国連指導原則ができて3年経つが、日本での理解はここまでいっているだろうか。管理体制をつくることは一部でしかないのだ。このことは環境マネジメントでも経験した。ISO14001の認証をとってもそれはシステム要件を満たしただけで、環境経営とはその体制をもったうえで実際の環境パフォーマンスを減らすことなのだ。

 

●ビジネスモデルから見直せるか

さらに突っ込んでいくと、このような搾取状態が恒常的で一向に解決しないのは、ブランド会社の調達行為に原因がある。

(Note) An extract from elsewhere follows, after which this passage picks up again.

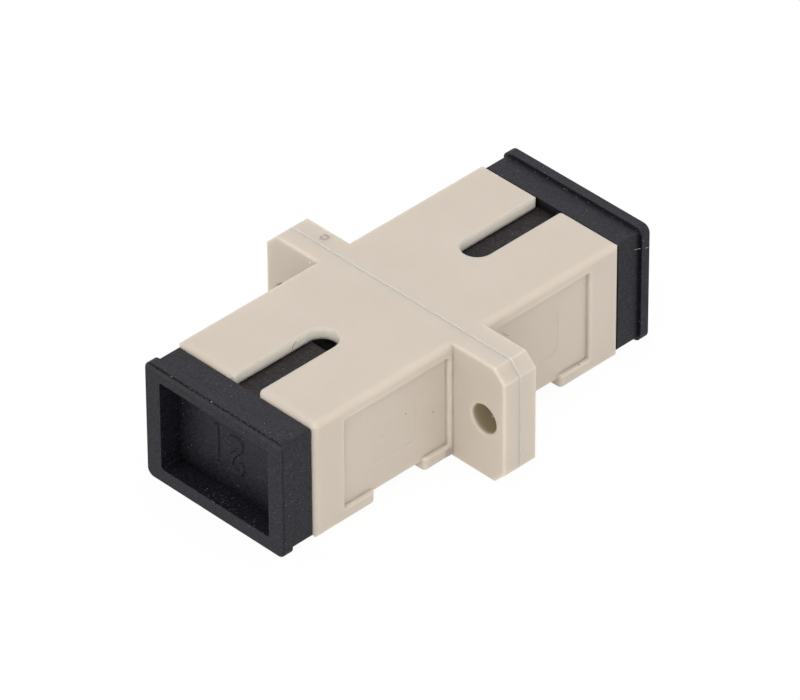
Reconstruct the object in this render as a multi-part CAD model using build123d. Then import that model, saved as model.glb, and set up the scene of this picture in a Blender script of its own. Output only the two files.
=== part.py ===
from build123d import *
import os

# Fibre optic adapter for one pair of SC plugs, with a screw flange and a dust cap in each port.
# Two like mouldings are welded face to face at the flange. Between them they trap two latch
# holders, and those carry the split sleeve that lines up the two plug ferrules.
# Y is the optical axis, with the front port facing -Y. Z is up, on the side of the key slots.
# The origin is on the optical axis, in the weld plane of the flange. Sizes are in millimetres.

# Barrel of one housing half, measured from the weld plane to the port's mouth
body_width = 12.9
body_height = 9.3
half_length = 14.2
upper_edge_round = 0.42
lower_edge_round = 0.42
mouth_edge_round = 0.55

# Flange ears
flange_width = 22.4
flange_half_thickness = 1.5
flange_corner_chamfer = 0.95
flange_edge_round = 0.15
weld_seam_break = 0.04
screw_edge_distance = 1.9
screw_hole = 2.25
screw_hole_break = 0.08

# Port for the plug
port_wall = 0.9
port_width = 9.1
port_corner_round = 0.35
port_lead_in = 0.3
key_slot_width = 2.4
key_slot_length = 8.2
key_slot_mouth_round = 0.5

# Recess round the barrel for a panel clip, left empty here
clip_recess_depth = 0.35
clip_recess_near_flange = 0.33
clip_recess_length = 9.55
clip_recess_top = 3.66
clip_ledge = -3.55
clip_recess_round = 0.15
clip_recess_rim_break = 0.09
clip_channel_depth = 0.4
clip_channel_start = 4.1
clip_channel_length = 4.55
clip_channel_chamfer = 0.45
foot_round = 0.3
window_mark_depth = 0.03
window_mark_start = 4.5
window_mark_length = 4.2
window_mark_low = -1.7
window_mark_high = 1.5
window_mark_chamfer = 0.5

# Alignment sleeve
sleeve_outer = 3.2
sleeve_wall = 0.35
sleeve_length = 11.4
sleeve_slit = 0.5
sleeve_play = 0.1
sleeve_edge_break = 0.1

# Latch holder: base plate, half of the sleeve's tube, and two hooks
plate_thickness = 1.1
plate_overlap = 0.25
plate_round = 0.4
plate_play = 0.05
tube_wall = 0.6
tube_lip = 0.5
tube_lip_bore = 2.8
tube_lead_in = 0.25
tube_root_round = 0.4
hook_gap = 6.9
hook_height = 3.2
hook_reach = 8.9
arm_thickness = 0.75
barb_depth = 0.6
barb_length = 0.9
barb_tip = 0.3
arm_root_round = 0.3
flex_room = 0.55
relief_end_gap = 0.6
core_window = 0.8

# Dust cap: rim, stop block, hollow plug
cap_rim_thickness = 0.8
cap_rim_overhang = 0.05
cap_rim_round = 0.6
cap_rim_edge_round = 0.12
cap_block_side_inset = 0.2
cap_block_top_inset = 0.25
cap_block_length = 2.0
cap_block_round = 0.2
cap_pocket_side_wall = 1.4
cap_pocket_top_wall = 1.15
cap_pocket_depth = 1.7
cap_pocket_round = 0.2
cap_pocket_draft = 1.5
plug_length = 7.5
plug_fit = 0.08
plug_wall = 0.9
plug_end_chamfer = 0.3
plug_hook_gap = 0.45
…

早く、安く作れるサプライチェーンを会社が追求し、サプライヤーに要請する取引条件そのものを見直さなければ、現場では要請だけが増えて経営難に陥る。中国サプライヤーがそれを受け入れなければ、別の国の工場に委託するだけで、世界の問題解決にはならない。バイヤー側のビジネスモデルそのものを、どうやってサステナブルなものにするか。

 

この点、競争の激しいアパレル業界では、1社だけでは進められない問題だ。そのためにも、同じ課題を抱える同業社が集まり、ユニクロが業界のリーダーシップをとって展開していくことが求められる。

 

●グローバルスタンダードのCSR企業に

今週は全豪オープンテニスが開催されている。

ユニクロのテニスウェアを着た錦織圭選手は、世界のスポーツルールのもとでチャンピオンになった。そのためには、アメリカを活動拠点として国際レベルのコーチをつけ、グローバルに実力をつけてきた。

ユニクロが「国際的に認められた」ブランドを確立するには、本業においても日本のスタンダードで対応するのではなく、世界のステークホルダーに一層目を向けて信頼を築くことが求められる。